REQUEST
All lines from the one with "round the foot" through the one with "before = set(bpy.data.objects)", and only those, are to be reproduced exactly, both ends included.

DATASET CONTENT
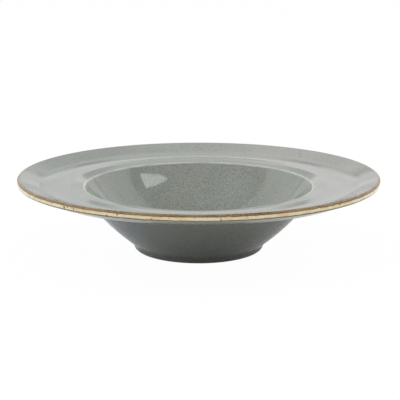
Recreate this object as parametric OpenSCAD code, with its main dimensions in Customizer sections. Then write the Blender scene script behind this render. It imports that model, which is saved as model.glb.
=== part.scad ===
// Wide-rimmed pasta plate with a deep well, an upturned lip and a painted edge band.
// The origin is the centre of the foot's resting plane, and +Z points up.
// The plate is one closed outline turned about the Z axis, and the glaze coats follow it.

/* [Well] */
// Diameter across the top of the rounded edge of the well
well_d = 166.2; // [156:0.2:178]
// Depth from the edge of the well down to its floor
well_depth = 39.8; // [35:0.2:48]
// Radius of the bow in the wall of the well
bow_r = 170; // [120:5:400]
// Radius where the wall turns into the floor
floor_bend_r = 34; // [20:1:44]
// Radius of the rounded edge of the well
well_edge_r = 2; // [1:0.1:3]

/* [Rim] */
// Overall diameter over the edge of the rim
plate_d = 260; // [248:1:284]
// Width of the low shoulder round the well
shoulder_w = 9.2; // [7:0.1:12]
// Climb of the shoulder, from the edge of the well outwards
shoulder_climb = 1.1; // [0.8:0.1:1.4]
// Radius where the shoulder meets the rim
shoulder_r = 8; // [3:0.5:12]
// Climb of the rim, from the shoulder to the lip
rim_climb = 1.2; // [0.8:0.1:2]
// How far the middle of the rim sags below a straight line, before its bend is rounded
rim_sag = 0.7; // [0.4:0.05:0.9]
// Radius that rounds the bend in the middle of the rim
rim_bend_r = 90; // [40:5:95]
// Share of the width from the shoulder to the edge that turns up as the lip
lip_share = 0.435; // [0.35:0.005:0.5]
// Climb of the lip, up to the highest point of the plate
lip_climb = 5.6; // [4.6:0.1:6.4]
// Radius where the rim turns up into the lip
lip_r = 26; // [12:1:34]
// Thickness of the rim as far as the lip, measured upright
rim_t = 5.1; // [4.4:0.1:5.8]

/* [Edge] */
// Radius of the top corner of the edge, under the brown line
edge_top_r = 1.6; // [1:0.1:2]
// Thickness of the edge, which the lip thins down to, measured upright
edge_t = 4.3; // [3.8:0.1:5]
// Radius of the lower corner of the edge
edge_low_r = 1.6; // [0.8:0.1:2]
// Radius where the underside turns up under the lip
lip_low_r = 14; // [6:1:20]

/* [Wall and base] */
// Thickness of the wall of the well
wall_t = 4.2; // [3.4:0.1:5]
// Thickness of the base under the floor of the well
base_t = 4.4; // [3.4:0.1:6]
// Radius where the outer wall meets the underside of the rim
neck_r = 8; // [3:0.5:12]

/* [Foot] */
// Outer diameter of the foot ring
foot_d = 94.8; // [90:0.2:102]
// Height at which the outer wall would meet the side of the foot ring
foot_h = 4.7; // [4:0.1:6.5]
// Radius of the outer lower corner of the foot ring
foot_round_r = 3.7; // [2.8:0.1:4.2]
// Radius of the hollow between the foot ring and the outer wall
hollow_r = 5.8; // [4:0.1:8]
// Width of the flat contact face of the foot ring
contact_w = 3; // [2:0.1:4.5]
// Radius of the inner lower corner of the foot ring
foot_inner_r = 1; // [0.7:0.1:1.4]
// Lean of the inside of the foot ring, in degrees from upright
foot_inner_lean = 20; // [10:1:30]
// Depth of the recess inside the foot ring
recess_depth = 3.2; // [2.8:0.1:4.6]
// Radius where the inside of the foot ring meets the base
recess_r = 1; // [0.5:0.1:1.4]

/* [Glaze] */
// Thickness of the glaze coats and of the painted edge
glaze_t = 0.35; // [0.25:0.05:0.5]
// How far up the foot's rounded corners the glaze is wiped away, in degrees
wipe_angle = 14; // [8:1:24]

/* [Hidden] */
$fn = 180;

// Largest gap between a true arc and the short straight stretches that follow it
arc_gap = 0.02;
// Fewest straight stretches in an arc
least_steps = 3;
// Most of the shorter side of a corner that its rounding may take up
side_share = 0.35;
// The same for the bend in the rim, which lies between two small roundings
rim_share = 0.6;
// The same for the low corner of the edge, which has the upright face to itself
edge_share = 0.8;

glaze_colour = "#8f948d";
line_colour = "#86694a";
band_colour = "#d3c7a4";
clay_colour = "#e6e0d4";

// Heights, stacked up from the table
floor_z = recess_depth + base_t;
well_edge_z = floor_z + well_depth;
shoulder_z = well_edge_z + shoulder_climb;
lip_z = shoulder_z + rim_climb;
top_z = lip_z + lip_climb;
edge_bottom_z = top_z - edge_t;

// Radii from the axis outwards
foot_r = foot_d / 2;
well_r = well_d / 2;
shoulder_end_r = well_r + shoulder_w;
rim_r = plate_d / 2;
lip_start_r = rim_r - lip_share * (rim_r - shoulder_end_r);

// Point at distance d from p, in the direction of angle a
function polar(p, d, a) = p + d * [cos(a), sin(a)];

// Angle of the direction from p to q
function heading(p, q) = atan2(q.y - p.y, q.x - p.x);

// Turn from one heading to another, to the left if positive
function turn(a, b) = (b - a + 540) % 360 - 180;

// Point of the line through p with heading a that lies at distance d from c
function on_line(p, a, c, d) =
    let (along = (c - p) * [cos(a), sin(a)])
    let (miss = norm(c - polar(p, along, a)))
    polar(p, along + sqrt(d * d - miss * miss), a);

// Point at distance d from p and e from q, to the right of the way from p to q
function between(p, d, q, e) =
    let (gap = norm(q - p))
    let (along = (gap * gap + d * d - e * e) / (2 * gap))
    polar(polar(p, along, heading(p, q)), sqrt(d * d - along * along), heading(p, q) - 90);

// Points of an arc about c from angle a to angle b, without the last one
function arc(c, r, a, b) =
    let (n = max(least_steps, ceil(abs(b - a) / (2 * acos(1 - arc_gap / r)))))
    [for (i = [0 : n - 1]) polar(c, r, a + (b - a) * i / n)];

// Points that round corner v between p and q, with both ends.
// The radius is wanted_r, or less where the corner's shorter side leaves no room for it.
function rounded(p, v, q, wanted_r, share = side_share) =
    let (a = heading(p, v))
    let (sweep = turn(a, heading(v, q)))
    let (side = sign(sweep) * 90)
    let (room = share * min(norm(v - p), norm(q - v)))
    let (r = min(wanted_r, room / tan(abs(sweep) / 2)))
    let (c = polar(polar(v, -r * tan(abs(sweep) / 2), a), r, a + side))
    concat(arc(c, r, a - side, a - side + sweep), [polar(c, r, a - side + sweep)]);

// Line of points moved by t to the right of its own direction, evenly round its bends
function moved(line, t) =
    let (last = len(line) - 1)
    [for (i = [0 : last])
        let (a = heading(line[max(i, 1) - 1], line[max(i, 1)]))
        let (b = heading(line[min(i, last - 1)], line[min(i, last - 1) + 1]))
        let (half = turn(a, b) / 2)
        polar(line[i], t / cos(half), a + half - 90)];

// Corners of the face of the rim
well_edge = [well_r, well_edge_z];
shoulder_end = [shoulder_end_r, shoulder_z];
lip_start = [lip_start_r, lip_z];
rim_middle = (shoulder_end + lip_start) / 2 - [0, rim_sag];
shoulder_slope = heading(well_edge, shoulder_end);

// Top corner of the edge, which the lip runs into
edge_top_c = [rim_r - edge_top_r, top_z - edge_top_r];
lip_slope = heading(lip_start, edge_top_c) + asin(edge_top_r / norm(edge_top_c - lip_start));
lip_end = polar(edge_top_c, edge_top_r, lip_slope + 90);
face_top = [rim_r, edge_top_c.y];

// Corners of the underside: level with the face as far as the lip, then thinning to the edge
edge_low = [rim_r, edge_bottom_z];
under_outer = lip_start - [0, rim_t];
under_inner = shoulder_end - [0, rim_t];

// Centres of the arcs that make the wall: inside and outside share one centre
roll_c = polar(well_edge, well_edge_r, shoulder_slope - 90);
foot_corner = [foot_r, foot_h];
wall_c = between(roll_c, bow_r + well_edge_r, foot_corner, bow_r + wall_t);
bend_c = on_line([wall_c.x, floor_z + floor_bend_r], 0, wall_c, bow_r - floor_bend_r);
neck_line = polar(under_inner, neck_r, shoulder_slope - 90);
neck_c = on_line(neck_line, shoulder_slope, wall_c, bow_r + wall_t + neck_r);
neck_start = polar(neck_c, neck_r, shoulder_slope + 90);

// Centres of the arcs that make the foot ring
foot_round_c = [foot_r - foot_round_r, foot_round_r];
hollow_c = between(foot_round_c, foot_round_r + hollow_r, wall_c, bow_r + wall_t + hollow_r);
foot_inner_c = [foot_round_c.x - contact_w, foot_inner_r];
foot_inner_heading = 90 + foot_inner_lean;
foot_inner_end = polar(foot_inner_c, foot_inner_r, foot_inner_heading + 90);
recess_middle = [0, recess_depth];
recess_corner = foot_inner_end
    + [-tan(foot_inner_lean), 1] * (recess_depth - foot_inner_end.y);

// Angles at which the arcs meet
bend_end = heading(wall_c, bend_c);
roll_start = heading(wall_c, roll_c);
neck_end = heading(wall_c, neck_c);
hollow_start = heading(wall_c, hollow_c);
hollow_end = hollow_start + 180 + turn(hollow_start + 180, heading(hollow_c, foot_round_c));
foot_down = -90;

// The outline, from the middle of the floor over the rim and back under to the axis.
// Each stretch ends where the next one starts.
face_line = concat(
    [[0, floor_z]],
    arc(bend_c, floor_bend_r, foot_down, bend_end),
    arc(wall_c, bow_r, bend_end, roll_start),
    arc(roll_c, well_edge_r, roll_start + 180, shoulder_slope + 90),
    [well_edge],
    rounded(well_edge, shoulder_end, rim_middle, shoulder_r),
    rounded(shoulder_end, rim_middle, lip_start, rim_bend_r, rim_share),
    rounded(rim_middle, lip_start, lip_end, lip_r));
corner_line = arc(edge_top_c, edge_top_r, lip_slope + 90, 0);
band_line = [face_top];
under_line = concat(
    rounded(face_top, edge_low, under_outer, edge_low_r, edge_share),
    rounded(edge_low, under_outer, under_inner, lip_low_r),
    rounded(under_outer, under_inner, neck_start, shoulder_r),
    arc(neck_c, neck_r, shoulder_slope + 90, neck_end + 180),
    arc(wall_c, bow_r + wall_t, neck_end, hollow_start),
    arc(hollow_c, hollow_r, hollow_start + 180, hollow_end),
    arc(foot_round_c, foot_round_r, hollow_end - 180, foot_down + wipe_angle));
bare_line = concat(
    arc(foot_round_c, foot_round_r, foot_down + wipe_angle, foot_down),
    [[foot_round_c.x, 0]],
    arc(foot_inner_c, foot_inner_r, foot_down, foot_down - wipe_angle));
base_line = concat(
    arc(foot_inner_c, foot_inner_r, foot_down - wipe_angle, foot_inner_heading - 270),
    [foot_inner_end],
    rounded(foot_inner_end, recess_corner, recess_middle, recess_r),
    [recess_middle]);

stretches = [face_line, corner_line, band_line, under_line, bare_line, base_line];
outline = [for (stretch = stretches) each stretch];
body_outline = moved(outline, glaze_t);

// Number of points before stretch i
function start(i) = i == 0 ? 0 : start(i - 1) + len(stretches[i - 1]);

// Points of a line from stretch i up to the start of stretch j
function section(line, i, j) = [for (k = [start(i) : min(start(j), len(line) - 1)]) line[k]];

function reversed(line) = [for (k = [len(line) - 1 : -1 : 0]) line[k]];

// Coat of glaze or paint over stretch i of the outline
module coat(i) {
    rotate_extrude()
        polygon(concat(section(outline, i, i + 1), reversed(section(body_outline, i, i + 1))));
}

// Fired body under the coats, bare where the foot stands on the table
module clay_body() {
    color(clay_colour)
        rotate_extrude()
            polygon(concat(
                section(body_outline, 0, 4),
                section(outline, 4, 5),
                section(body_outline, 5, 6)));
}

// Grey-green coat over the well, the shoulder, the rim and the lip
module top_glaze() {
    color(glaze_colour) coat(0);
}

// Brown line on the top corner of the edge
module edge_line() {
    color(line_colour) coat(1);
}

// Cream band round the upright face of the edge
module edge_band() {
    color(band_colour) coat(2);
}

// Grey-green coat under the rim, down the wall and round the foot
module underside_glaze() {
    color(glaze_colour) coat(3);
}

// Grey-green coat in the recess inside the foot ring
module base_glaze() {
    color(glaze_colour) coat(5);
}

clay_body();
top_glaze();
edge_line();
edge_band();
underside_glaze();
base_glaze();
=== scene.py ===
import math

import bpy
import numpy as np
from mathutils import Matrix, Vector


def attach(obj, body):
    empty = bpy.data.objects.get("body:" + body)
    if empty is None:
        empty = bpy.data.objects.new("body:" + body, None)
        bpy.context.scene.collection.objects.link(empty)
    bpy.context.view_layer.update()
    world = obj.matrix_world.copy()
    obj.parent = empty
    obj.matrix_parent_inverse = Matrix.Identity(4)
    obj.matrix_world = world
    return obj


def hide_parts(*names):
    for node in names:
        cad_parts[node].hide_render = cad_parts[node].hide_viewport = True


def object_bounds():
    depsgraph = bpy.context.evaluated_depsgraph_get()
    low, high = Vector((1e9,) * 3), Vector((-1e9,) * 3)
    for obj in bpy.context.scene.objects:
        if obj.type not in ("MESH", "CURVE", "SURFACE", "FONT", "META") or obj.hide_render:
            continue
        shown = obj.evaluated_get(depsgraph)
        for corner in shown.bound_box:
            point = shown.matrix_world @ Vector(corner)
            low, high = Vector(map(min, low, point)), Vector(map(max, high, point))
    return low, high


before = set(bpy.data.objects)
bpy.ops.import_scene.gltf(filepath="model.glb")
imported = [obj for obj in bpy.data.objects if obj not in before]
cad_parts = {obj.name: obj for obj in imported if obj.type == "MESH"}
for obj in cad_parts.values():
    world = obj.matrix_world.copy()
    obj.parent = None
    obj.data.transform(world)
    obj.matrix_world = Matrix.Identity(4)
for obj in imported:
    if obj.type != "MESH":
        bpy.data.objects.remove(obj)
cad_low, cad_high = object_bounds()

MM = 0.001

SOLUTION
// Grey-green coat under the rim, down the wall and round the foot
module underside_glaze() {
    color(glaze_colour) coat(3);
}

// Grey-green coat in the recess inside the foot ring
module base_glaze() {
    color(glaze_colour) coat(5);
}

clay_body();
top_glaze();
edge_line();
edge_band();
underside_glaze();
base_glaze();
=== scene.py ===
import math

import bpy
import numpy as np
from mathutils import Matrix, Vector


def attach(obj, body):
    empty = bpy.data.objects.get("body:" + body)
    if empty is None:
        empty = bpy.data.objects.new("body:" + body, None)
        bpy.context.scene.collection.objects.link(empty)
    bpy.context.view_layer.update()
    world = obj.matrix_world.copy()
    obj.parent = empty
    obj.matrix_parent_inverse = Matrix.Identity(4)
    obj.matrix_world = world
    return obj


def hide_parts(*names):
    for node in names:
        cad_parts[node].hide_render = cad_parts[node].hide_viewport = True


def object_bounds():
    depsgraph = bpy.context.evaluated_depsgraph_get()
    low, high = Vector((1e9,) * 3), Vector((-1e9,) * 3)
    for obj in bpy.context.scene.objects:
        if obj.type not in ("MESH", "CURVE", "SURFACE", "FONT", "META") or obj.hide_render:
            continue
        shown = obj.evaluated_get(depsgraph)
        for corner in shown.bound_box:
            point = shown.matrix_world @ Vector(corner)
            low, high = Vector(map(min, low, point)), Vector(map(max, high, point))
    return low, high


before = set(bpy.data.objects)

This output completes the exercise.